▶ _TASK GOAL_
Write out exactly the lines between the line containing "build_body()" and the line containing "before = set(bpy.data.objects)", including both of those lines, and nothing more.

-- begin PROVIDED DATA --

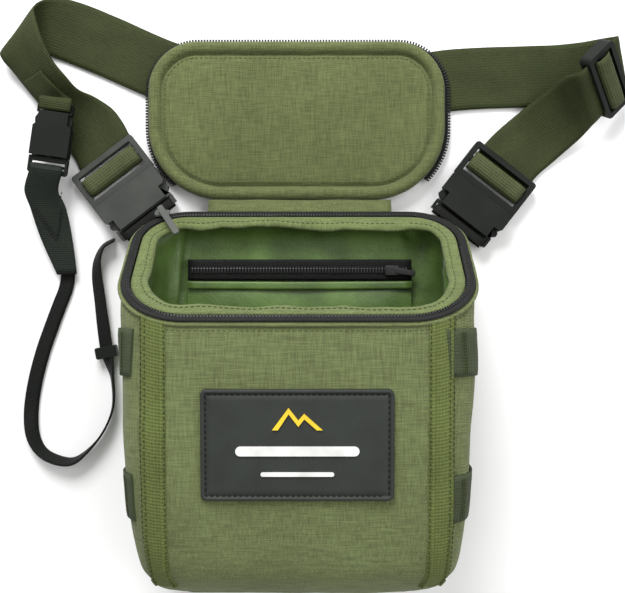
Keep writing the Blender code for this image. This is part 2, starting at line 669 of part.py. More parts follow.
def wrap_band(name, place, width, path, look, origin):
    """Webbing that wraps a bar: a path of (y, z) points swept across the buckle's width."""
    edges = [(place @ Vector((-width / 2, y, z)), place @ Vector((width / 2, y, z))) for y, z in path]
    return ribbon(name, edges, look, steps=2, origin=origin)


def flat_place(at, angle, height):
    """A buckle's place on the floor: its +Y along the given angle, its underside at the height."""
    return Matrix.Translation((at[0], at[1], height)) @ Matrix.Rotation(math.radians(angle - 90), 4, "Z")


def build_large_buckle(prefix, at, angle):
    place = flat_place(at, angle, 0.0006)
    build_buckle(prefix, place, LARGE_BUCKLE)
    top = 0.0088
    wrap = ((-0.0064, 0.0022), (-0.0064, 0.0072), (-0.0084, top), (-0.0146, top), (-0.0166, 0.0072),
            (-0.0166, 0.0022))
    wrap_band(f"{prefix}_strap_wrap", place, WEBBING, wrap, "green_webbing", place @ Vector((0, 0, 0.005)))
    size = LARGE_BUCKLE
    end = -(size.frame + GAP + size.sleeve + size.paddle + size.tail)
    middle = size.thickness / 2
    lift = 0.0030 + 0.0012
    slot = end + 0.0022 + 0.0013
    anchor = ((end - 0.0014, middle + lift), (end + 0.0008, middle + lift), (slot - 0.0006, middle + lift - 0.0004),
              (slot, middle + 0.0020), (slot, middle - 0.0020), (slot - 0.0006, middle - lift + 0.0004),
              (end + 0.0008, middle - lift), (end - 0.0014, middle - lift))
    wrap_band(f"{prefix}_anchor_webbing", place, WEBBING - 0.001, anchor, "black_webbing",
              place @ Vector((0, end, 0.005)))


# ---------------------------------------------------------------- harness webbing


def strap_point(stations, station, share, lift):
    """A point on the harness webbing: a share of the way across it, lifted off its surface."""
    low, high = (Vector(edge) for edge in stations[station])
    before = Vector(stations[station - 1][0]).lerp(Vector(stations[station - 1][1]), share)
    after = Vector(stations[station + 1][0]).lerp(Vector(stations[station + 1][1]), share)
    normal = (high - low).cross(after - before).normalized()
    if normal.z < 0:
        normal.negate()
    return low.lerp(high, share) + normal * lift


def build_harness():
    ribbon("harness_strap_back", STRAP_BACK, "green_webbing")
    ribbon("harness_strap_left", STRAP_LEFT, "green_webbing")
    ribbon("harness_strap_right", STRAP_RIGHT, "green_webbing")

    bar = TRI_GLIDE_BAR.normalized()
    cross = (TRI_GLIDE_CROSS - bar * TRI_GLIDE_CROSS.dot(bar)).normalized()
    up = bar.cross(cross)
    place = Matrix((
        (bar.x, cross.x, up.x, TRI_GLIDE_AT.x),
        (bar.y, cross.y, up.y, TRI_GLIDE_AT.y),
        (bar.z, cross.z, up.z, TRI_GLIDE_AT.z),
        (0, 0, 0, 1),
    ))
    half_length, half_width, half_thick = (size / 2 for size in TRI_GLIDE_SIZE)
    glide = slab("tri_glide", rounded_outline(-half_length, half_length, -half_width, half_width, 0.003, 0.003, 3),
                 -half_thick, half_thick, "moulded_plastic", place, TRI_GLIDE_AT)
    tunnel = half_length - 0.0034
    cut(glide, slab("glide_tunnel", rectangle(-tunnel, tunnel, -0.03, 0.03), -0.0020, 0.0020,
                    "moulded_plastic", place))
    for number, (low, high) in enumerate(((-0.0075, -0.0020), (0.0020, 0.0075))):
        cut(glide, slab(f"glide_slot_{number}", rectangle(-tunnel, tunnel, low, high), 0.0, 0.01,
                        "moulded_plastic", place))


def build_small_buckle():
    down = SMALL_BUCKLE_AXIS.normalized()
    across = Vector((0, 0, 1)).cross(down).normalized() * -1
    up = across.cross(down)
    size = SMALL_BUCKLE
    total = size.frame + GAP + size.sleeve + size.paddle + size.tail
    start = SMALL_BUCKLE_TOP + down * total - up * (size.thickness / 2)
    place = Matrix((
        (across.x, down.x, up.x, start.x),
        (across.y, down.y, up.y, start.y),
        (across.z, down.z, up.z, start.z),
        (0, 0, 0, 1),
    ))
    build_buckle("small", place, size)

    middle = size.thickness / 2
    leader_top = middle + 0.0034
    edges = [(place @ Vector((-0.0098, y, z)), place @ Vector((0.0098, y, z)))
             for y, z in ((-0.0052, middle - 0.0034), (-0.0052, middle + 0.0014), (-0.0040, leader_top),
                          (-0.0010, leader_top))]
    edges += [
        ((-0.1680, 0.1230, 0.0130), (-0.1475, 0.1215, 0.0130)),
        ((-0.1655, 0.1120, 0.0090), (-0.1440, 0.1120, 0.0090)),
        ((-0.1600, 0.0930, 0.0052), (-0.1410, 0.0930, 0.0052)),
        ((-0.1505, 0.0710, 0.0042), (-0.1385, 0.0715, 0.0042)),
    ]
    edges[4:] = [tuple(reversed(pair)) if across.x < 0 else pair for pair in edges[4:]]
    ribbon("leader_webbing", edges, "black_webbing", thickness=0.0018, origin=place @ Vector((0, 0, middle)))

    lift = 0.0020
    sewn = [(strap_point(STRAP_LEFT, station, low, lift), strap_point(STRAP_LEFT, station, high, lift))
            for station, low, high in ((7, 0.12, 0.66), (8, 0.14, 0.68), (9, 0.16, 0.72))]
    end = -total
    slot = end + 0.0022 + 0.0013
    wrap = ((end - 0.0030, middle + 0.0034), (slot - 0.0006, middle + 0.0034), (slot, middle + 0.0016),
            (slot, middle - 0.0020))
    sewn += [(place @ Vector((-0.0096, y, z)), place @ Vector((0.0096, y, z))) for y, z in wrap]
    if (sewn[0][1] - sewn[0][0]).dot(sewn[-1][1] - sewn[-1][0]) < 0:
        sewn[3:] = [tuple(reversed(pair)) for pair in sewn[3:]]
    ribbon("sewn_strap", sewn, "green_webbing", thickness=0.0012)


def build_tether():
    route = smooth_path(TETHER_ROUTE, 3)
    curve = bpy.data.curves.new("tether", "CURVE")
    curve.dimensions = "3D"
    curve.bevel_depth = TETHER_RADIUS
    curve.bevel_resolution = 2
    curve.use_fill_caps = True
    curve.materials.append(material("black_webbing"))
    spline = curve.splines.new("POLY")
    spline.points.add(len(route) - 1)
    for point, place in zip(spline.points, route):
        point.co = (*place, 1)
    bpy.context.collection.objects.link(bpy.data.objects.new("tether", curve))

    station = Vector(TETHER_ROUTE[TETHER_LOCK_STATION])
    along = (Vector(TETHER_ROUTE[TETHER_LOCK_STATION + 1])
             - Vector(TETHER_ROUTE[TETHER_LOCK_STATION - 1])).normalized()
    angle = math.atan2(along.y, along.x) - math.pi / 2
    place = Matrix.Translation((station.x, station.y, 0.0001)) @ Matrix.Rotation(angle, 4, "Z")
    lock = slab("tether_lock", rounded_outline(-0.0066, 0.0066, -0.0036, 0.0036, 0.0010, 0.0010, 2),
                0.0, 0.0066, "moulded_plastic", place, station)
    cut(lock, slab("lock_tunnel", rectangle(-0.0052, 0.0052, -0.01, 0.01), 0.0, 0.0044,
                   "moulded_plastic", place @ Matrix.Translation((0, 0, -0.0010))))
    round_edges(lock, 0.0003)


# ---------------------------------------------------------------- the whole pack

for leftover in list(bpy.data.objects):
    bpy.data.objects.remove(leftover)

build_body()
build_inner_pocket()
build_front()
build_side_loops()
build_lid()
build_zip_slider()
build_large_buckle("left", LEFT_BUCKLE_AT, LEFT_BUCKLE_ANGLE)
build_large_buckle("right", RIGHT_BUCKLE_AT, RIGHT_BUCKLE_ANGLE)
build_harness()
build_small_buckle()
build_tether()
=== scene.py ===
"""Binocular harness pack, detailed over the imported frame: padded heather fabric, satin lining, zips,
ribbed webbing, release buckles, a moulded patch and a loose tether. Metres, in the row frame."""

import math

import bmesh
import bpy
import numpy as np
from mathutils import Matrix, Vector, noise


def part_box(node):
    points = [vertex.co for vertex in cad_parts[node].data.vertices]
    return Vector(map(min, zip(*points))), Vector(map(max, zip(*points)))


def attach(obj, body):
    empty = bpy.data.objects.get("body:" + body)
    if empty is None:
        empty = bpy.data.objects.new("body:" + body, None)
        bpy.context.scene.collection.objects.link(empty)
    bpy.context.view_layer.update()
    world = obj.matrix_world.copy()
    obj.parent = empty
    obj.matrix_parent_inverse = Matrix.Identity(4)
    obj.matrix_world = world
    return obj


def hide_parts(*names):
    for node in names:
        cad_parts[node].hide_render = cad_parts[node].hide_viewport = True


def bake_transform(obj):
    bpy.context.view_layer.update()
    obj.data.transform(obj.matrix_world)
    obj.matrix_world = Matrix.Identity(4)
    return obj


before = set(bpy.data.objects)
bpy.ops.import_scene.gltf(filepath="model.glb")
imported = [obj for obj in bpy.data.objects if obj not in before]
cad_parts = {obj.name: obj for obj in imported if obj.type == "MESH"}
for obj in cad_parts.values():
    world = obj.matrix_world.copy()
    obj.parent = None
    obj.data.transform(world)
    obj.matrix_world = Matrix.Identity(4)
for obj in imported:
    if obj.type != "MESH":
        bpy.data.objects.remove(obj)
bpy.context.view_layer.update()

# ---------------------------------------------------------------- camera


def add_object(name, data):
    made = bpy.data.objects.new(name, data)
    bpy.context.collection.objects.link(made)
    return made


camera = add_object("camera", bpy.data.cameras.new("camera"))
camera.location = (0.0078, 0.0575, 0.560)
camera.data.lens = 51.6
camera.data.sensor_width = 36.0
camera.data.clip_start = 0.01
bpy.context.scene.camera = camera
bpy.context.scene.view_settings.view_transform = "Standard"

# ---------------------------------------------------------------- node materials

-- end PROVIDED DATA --

▶ _EXPECTED ANSWER_
build_body()
build_inner_pocket()
build_front()
build_side_loops()
build_lid()
build_zip_slider()
build_large_buckle("left", LEFT_BUCKLE_AT, LEFT_BUCKLE_ANGLE)
build_large_buckle("right", RIGHT_BUCKLE_AT, RIGHT_BUCKLE_ANGLE)
build_harness()
build_small_buckle()
build_tether()
=== scene.py ===
"""Binocular harness pack, detailed over the imported frame: padded heather fabric, satin lining, zips,
ribbed webbing, release buckles, a moulded patch and a loose tether. Metres, in the row frame."""

import math

import bmesh
import bpy
import numpy as np
from mathutils import Matrix, Vector, noise


def part_box(node):
    points = [vertex.co for vertex in cad_parts[node].data.vertices]
    return Vector(map(min, zip(*points))), Vector(map(max, zip(*points)))


def attach(obj, body):
    empty = bpy.data.objects.get("body:" + body)
    if empty is None:
        empty = bpy.data.objects.new("body:" + body, None)
        bpy.context.scene.collection.objects.link(empty)
    bpy.context.view_layer.update()
    world = obj.matrix_world.copy()
    obj.parent = empty
    obj.matrix_parent_inverse = Matrix.Identity(4)
    obj.matrix_world = world
    return obj


def hide_parts(*names):
    for node in names:
        cad_parts[node].hide_render = cad_parts[node].hide_viewport = True


def bake_transform(obj):
    bpy.context.view_layer.update()
    obj.data.transform(obj.matrix_world)
    obj.matrix_world = Matrix.Identity(4)
    return obj


before = set(bpy.data.objects)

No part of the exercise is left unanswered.